I spent a number of hours fishing. Okavango is a great fishing center. Oh there is some great fishing to be had there. The river abounds in pike bream tigerfish and catfish not to mention another two or three hundred small verieties that are no good for fishing. Basically you can sit and fish for them all day.
Some people do. I was one of them. There is never anything that gets caught though except reeds and weed but that has nothing to do of course with fishing. The local fisherman's guide does not say anything about catching anything. It simply says it is a good station for fishing. From what I have seen of the district I am quite prepared to bear out this statement.
There is no spot in the world where you can get more fishing or where you can fish for a longer period. Some only fish for a day and others for a whole week. You can come and fish for a whole year if you want: It will all be the same.
The anglers guide said that there are a delicious variety of fresh water beam to be had here but there the anglers guide is wrong. The fish may be about here. Indeed I know for a fact that they are. You can see them in shoals when you look over the edge of the canoe. The come and stand half out of the water and beg for biscuits and if you go and bathe they get in your way and irritate you. But they are not to be had by a bit of worm on a hook nor anything like it, not they.
I am not a good fisherman myself. I devoted a considerable amount of attention to the subject at one time and was getting on, as I thought, fairly well; but the old hands told me that I should never be any real good at it and advised me to give it up. They said that I was an extremely good thrower and that I seemed to have plenty of gumption for the thing, and quite enough constitutional laziness. But they were sure I would never make anything of a fisherman. I had not got enough imagination.
They said that as a poet or a reporter or anything of that kind, I might even be satisfactory but to gain any respect in the angler community would require more power of invention than I appeared to possess. In short I was just not up to the exaggeration that is required.

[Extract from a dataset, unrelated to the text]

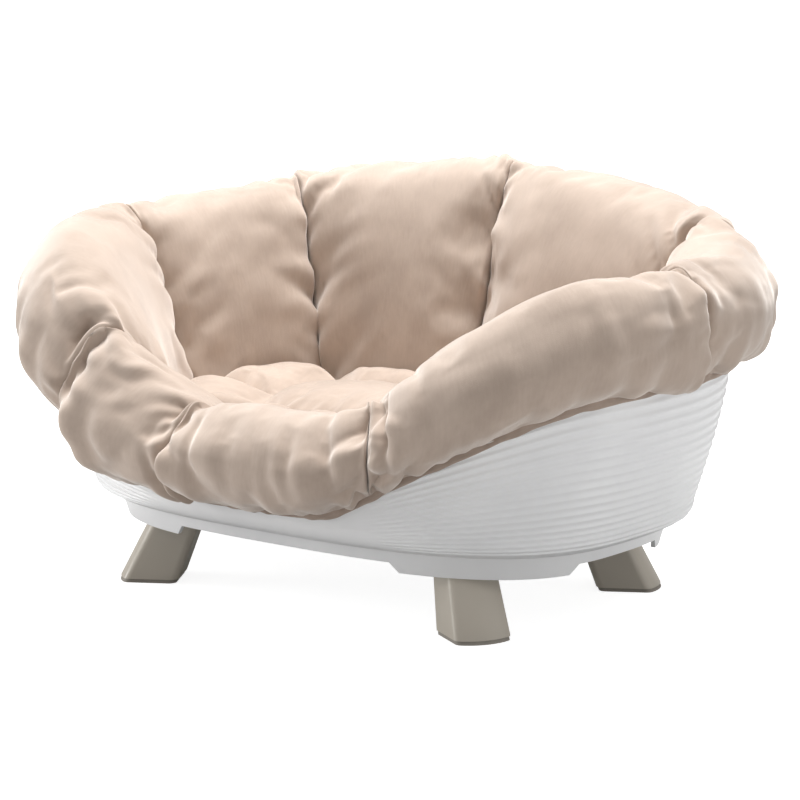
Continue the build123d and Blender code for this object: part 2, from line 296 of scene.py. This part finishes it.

Some people are under the impression that all that is required to make a good fisherman is the ability too tell lies easily and without blushing; but this is a mistake. Mere bold fabrication is useless; Anyone can manage that. It is in the circumstantial detail, the embellishing touches of probability, the general air scrupulous almost of pedantic veracity, that the experienced angler is seen.
Anyone can come in and say "Oh, I caught fifteen bream this morning" or "I landed a tiger weighing eighteen pounds and measuring three feet from tip to tail."

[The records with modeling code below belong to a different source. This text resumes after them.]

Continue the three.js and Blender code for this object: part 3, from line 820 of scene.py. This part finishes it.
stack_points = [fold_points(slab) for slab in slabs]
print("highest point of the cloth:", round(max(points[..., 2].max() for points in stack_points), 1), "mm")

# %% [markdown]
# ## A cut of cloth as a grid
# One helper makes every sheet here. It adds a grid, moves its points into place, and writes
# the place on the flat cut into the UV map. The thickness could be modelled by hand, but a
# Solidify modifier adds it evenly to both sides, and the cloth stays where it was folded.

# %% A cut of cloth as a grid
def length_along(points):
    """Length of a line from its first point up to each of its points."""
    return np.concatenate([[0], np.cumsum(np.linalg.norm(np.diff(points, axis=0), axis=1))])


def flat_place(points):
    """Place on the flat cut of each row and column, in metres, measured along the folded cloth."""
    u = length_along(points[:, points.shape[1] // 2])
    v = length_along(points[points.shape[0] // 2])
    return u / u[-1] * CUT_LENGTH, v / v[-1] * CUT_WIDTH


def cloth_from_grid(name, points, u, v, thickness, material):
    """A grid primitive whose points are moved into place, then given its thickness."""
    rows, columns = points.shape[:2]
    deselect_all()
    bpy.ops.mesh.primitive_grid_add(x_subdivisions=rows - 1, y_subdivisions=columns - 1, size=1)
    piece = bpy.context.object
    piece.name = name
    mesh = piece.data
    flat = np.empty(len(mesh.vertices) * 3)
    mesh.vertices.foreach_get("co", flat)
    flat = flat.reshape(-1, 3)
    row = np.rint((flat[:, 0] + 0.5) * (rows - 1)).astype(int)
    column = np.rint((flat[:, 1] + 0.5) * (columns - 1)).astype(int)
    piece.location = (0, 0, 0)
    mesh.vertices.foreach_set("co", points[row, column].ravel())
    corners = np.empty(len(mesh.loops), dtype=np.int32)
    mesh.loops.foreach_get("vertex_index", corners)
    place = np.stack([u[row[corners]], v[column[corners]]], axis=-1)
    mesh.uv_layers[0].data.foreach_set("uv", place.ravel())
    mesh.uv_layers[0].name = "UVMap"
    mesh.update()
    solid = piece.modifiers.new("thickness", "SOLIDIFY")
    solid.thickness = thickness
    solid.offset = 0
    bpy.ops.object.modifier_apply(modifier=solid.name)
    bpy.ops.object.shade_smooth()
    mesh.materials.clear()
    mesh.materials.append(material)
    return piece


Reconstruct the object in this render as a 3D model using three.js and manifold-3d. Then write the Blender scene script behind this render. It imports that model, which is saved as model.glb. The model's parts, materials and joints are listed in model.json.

There is no art, no skill, required for that sort of thing. It shows pluck that is all. No your experienced angler would scorn to tell a lie that way. His method is a stud in itself.
He comes in quietly with his hat on, appropriates the most comfortable chair, lights his pipe and commences to puff in silence. He lets the youngsters brag away for a while and remarks as he cleans the ask from his pipe.

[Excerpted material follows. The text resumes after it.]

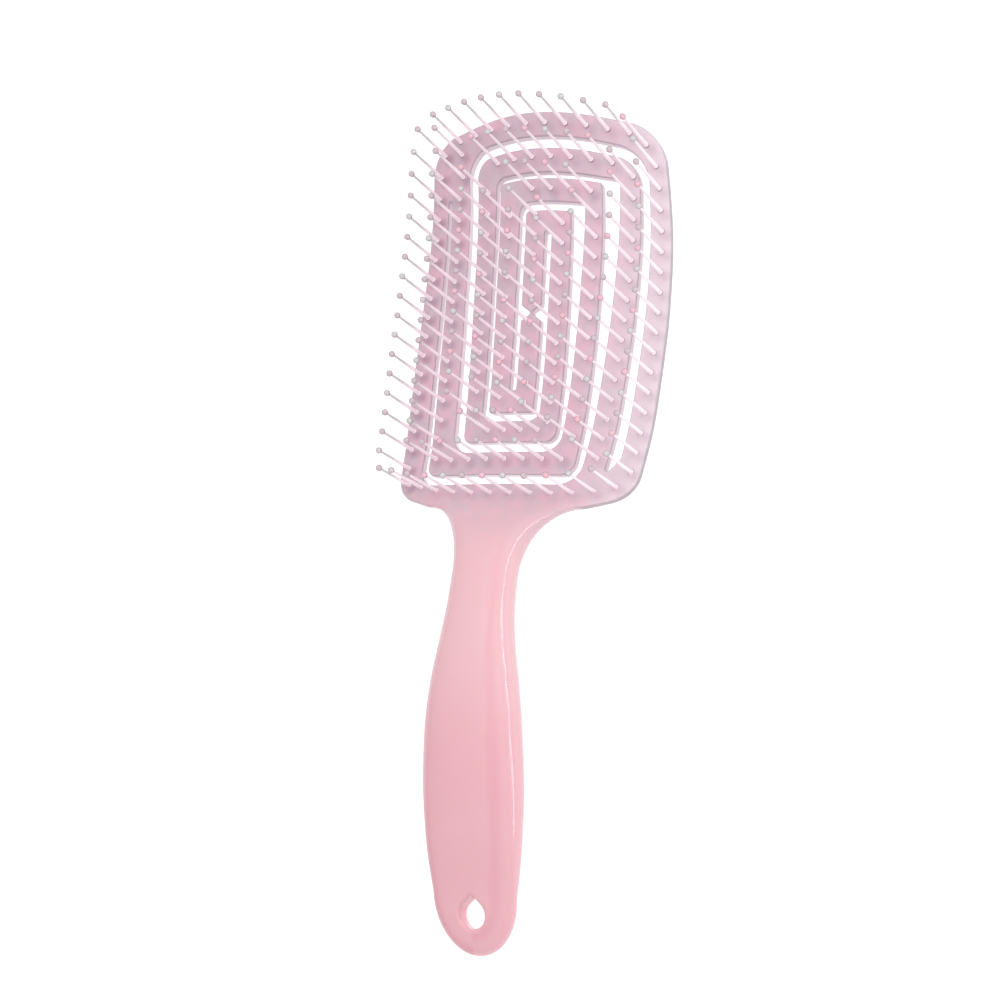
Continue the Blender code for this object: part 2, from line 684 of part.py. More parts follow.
def main():
    for old in list(bpy.data.objects):
        bpy.data.objects.remove(old)
    parts = bpy.data.collections.new("scalp_massage_brush")
    cutters = bpy.data.collections.new("cutters")
    bpy.context.scene.collection.children.link(parts)
    bpy.context.scene.collection.children.link(cutters)
    body_plastic = new_material("translucent pink plastic", PINK, 0.25)
    pin_nylon = new_material("pale pink nylon", PALE_PINK, 0.35)

    sections = [section(y, half_width) for y, half_width in outline()]
    body = new_object("brush_body", brush_body_mesh(sections), parts, body_plastic)
    slots = []
    for path in slot_paths():
        slots.append(slot_side(path, 1) + slot_side(path, -1)[::-1])
    cut(body, "spiral slots", prism_cutter("slot_cutter", slots, cutters))
    cut(body, "bridge notches", prism_cutter("bridge_cutter", bridge_notches(), cutters))
    cut(body, "hanging hole", prism_cutter("hole_cutter", [hanging_hole()], cutters))
    routes = strip_routes()
    seats = as_cutter(new_object("seat_cutter", channel_mesh(routes), cutters))
    cut(body, "strip seats", seats)
    made = [body]
    for name, route in routes.items():
        made.append(new_object(name, strip_mesh(name, route), parts, pin_nylon))

    frame = bpy.data.objects.new("brush_frame", None)
    parts.objects.link(frame)
    for child in made + list(cutters.objects):
        child.parent = frame
    body.data.shade_smooth()
    body.data.set_sharp_from_angle(angle=math.radians(35))
    lay_down(frame, sections, made)


main()
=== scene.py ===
import math

import bmesh
import bpy
import numpy as np
from mathutils import Matrix, Vector


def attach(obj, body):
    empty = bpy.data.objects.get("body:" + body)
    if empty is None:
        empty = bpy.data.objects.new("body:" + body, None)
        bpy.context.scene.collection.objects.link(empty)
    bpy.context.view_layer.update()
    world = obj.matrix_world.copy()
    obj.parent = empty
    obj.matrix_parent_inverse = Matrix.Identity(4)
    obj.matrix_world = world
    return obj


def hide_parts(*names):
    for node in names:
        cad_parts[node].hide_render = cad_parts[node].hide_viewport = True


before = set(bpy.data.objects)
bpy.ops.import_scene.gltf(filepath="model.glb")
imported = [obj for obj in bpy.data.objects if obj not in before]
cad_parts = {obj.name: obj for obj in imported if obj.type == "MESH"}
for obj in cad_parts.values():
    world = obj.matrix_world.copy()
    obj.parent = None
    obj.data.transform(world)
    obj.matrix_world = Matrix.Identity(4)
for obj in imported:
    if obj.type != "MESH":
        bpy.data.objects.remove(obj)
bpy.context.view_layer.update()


# Camera
# A lens of about 69 mm looks down on the pins from the brush's right, from just over half a metre.
# Its place is worked out in the moulding's own axes, where X runs across the head, Y to its tip and
# Z along the pins. The finished brush then lies on its back, turned by TILT and moved by SEAT.
MM = 0.001
TILT = math.radians(-2.0020)
SEAT = Vector((0, 3.86, 10.75)) * MM
LAID_DOWN = Matrix.Translation(SEAT) @ Matrix.Rotation(TILT, 4, "X")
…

"well, I had a haul on Tuesday evening that its not much good me telling anybody about"
"Oh! Whys that?" they always with certainty ask.
"Because I don't expect anyone to believe me if I did." he replies calmly and without even the hint of bitterness in his tone. At this stage the groundwork has been laid. He has the full attention of the whole house and they want to hear his story.
I you are ever in the area and have an evening to spare I should like to advise you to drop into the pub in one of these fishing camps over here and just take a seat. You will most certainly meet a few of these gentlemen who will tell you enough fishy stories in half an hour to give you indigestion for a month.
The only fish that I saw caught while I was there was by a fisheagle and did impress me more than just a little bit. Keith has this new super camera with motor winder and zoom lens and automatic tea machine when the photographer needs a break. As this bird swept out of the sky his hands were all over the camera and he missed it completely. He did get a lot of photos of out of focus water lilies though so it was not all in vain.
Jon said he had often longed to take to punting for a change. Punting is not as easy as it looks. As in rowing, you soon learn to get along and handle the craft, but it takes long practice before you can do this with any dignity and without getting water up your sleeve.
One young man I knew had a very sad accident happen to him the first time he tried to learn punting. He had been getting on so well that he had grown quite cheeky over the business, and was walking up and down the mocorrow with a careless grace that was fascinating to watch. Up he would march near to the fore of the boat, plant his pole, and then just run along right to the end. This is no method that any of the local tribesmen implement but it was grand to watch anyway.
And it would have gone on being grand to watch if he had not unfortunately, while looking round to enjoy the scenery, taken just one step more than was any necessity for, and walked of the boat altogether. The pole was firmly fixed in the mud and he was left clinging to it while the boat drifted away. It was an undignified position for him. The locals saw this in a different light yelling out, if I may so freely translate as "Come and see a real white monkey on a stick."
I could not go to his assistance, because, as ill luck would have it we had not taken the proper precaution to bring out a spare pole with us. I could only sit and look at him. His expression as the pole slowly sank with him I shall never forget; There was so much thought in it.
I watched him gently go down in the water and saw him scramble out onto an island, sad and wet. I could not help laughing, he looked such a ridiculous figure. I continued to chuckle to myself about it for some time and then it suddenly forced upon me that I had very little to laugh at when I came to think of it. Here I was, alone in a canoe, without a pole, drifting helpless down midstream possibly towards a waterfall. The likelihood of a waterfall was indeed minimal due to Okovango being flatter than Holland but at the time I was not thinking in cool calm and collected thoughts. I began to feel very indignant with my friend for having stepped overboard and gone off in that way. He might, at all events have left me the pole. I drifted on for about a quarter of a mile, and then I came in sight of two old fishermen. I shouted so much that the fish were up and away but they did lend me a pole anyway. I was glad that happened to be there.